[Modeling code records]

▼▼▼

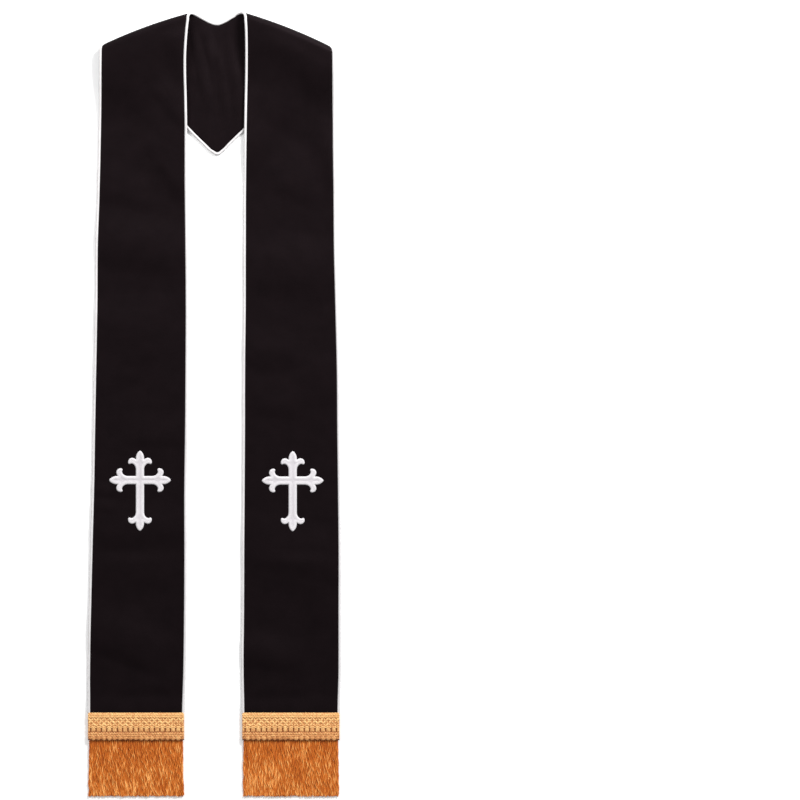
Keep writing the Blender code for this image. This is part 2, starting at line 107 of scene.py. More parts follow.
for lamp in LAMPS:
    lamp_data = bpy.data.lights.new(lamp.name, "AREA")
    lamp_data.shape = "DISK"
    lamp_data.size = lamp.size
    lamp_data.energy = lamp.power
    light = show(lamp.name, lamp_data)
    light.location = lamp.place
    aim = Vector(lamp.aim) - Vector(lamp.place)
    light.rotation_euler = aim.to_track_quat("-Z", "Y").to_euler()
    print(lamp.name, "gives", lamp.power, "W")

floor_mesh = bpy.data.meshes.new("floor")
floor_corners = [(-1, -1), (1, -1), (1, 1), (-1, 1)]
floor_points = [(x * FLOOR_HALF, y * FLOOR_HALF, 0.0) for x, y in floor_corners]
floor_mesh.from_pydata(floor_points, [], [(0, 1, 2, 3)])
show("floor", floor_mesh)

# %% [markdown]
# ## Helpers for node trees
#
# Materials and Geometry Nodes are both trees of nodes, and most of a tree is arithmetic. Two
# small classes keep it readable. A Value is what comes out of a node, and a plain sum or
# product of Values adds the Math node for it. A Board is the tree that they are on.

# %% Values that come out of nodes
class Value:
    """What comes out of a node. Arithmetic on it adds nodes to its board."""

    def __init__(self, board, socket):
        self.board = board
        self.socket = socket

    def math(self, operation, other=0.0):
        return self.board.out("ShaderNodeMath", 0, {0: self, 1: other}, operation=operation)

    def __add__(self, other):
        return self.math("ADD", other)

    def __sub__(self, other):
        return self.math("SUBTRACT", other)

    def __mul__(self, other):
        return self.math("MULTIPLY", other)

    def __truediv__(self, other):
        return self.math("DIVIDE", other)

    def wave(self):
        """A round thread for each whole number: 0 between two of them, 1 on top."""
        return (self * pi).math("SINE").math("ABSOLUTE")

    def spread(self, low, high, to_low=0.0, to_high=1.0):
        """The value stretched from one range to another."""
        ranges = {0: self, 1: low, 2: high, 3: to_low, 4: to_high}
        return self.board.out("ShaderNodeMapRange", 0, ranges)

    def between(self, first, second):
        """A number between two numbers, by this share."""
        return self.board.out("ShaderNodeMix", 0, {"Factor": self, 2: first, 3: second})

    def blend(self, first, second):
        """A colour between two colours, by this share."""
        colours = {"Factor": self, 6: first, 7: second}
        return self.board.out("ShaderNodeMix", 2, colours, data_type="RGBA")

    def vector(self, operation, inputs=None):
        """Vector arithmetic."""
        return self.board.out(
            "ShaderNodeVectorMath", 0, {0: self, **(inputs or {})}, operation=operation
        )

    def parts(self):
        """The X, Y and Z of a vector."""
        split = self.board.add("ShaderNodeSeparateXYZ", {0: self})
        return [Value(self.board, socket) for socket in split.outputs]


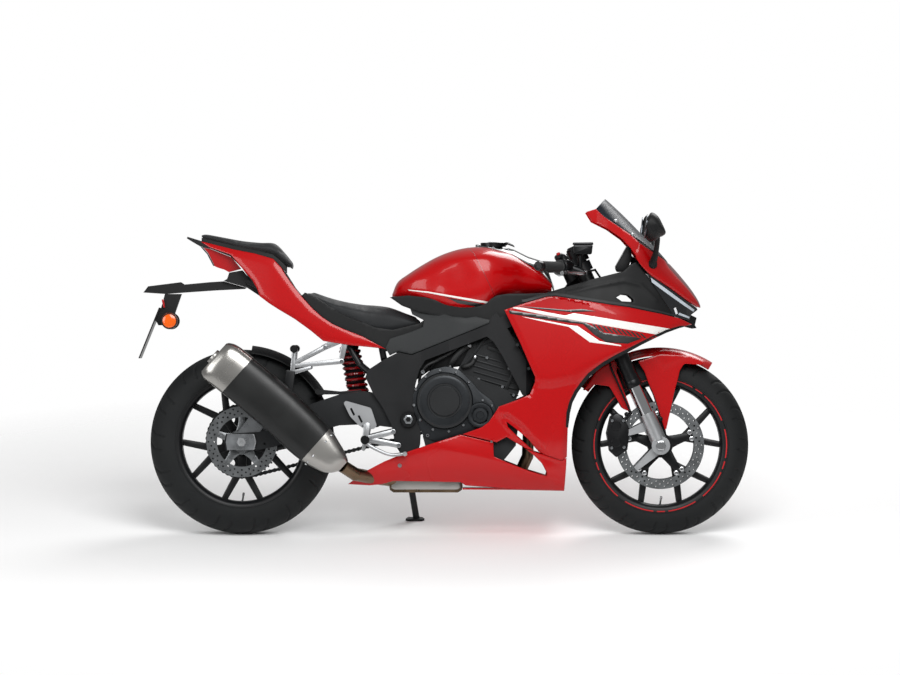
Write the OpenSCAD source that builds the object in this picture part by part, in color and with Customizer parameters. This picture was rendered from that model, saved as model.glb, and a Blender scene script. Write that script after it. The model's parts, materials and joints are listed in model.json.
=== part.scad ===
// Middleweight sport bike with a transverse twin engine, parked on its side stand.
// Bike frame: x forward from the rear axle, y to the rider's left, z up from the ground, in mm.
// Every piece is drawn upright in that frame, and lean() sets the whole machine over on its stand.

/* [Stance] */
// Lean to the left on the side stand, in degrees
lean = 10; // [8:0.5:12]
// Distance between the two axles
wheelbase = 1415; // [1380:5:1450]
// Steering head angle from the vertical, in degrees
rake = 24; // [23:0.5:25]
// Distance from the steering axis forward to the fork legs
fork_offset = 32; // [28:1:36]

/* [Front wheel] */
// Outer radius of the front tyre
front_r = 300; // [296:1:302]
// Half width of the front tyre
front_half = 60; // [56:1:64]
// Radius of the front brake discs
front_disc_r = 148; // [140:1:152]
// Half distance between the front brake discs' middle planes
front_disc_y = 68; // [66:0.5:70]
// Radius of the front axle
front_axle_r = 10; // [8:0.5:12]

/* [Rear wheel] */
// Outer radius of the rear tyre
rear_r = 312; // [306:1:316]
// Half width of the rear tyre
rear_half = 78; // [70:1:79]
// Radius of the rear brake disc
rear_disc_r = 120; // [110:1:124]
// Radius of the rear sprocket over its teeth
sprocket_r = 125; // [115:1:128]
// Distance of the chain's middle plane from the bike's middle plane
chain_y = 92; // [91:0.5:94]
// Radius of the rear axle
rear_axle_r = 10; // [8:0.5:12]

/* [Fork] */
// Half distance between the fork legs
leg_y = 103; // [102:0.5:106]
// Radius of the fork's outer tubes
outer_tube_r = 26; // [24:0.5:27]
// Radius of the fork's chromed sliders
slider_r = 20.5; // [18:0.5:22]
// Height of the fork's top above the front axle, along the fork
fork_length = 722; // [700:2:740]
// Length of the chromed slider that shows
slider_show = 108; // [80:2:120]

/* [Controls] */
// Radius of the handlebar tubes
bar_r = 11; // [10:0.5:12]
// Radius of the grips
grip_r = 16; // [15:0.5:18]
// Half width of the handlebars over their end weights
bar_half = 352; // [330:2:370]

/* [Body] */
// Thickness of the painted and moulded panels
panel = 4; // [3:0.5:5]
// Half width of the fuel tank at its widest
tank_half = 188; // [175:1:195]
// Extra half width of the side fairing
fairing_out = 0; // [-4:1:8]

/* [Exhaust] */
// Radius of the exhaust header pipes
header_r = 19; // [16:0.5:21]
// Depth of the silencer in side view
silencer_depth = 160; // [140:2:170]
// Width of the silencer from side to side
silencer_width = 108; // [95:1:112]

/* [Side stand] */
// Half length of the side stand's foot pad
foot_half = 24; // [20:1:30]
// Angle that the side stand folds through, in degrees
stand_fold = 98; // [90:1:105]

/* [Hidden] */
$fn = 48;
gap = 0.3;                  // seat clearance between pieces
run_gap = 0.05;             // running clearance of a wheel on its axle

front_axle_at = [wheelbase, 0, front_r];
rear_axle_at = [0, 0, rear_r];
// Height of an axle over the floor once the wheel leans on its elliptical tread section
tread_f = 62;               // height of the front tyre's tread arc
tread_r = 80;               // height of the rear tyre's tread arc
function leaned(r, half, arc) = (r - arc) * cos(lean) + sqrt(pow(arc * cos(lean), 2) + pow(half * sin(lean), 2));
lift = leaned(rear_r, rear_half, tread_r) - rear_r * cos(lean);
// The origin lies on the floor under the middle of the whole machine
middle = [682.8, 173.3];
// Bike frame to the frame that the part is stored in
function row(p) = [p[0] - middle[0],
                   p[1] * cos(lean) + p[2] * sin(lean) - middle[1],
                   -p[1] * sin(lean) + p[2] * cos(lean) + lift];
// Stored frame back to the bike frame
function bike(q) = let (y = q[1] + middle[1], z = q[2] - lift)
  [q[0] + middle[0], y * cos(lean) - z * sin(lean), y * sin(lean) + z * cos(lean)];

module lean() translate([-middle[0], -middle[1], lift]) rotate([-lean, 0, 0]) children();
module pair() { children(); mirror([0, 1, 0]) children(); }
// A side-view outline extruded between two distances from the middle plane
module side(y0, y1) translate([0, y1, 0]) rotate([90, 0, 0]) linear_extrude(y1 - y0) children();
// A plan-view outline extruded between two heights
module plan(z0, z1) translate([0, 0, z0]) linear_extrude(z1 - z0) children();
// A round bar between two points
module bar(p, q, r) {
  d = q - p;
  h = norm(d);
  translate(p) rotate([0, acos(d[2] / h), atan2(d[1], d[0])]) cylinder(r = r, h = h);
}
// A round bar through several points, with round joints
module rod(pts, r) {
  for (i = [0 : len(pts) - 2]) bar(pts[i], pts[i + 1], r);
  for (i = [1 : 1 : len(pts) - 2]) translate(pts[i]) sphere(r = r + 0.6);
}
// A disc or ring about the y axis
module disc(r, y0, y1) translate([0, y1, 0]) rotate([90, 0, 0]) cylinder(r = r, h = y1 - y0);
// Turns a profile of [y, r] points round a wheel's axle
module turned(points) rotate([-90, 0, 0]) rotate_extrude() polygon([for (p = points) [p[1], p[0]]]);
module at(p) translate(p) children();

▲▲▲

> [WORK REQUIRED]:
The first line of the records and every line down to the line with "return (self *" must be quoted exactly; leave out all else.

> [RESPONSE TO THE EXERCISE]:
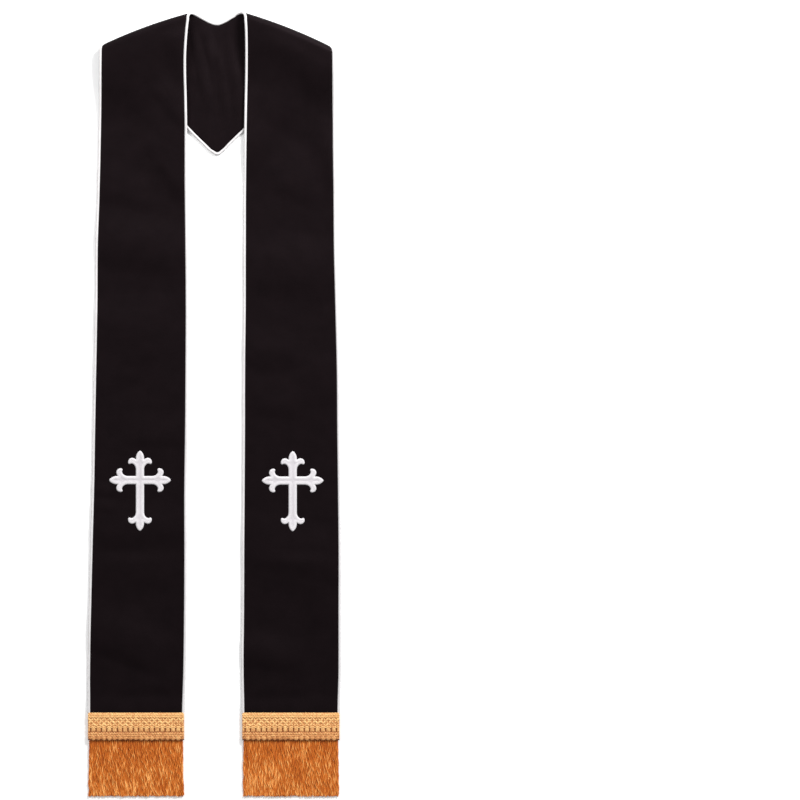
Keep writing the Blender code for this image. This is part 2, starting at line 107 of scene.py. More parts follow.
for lamp in LAMPS:
    lamp_data = bpy.data.lights.new(lamp.name, "AREA")
    lamp_data.shape = "DISK"
    lamp_data.size = lamp.size
    lamp_data.energy = lamp.power
    light = show(lamp.name, lamp_data)
    light.location = lamp.place
    aim = Vector(lamp.aim) - Vector(lamp.place)
    light.rotation_euler = aim.to_track_quat("-Z", "Y").to_euler()
    print(lamp.name, "gives", lamp.power, "W")

floor_mesh = bpy.data.meshes.new("floor")
floor_corners = [(-1, -1), (1, -1), (1, 1), (-1, 1)]
floor_points = [(x * FLOOR_HALF, y * FLOOR_HALF, 0.0) for x, y in floor_corners]
floor_mesh.from_pydata(floor_points, [], [(0, 1, 2, 3)])
show("floor", floor_mesh)

# %% [markdown]
# ## Helpers for node trees
#
# Materials and Geometry Nodes are both trees of nodes, and most of a tree is arithmetic. Two
# small classes keep it readable. A Value is what comes out of a node, and a plain sum or
# product of Values adds the Math node for it. A Board is the tree that they are on.

# %% Values that come out of nodes
class Value:
    """What comes out of a node. Arithmetic on it adds nodes to its board."""

    def __init__(self, board, socket):
        self.board = board
        self.socket = socket

    def math(self, operation, other=0.0):
        return self.board.out("ShaderNodeMath", 0, {0: self, 1: other}, operation=operation)

    def __add__(self, other):
        return self.math("ADD", other)

    def __sub__(self, other):
        return self.math("SUBTRACT", other)

    def __mul__(self, other):
        return self.math("MULTIPLY", other)

    def __truediv__(self, other):
        return self.math("DIVIDE", other)

    def wave(self):
        """A round thread for each whole number: 0 between two of them, 1 on top."""
        return (self * pi).math("SINE").math("ABSOLUTE")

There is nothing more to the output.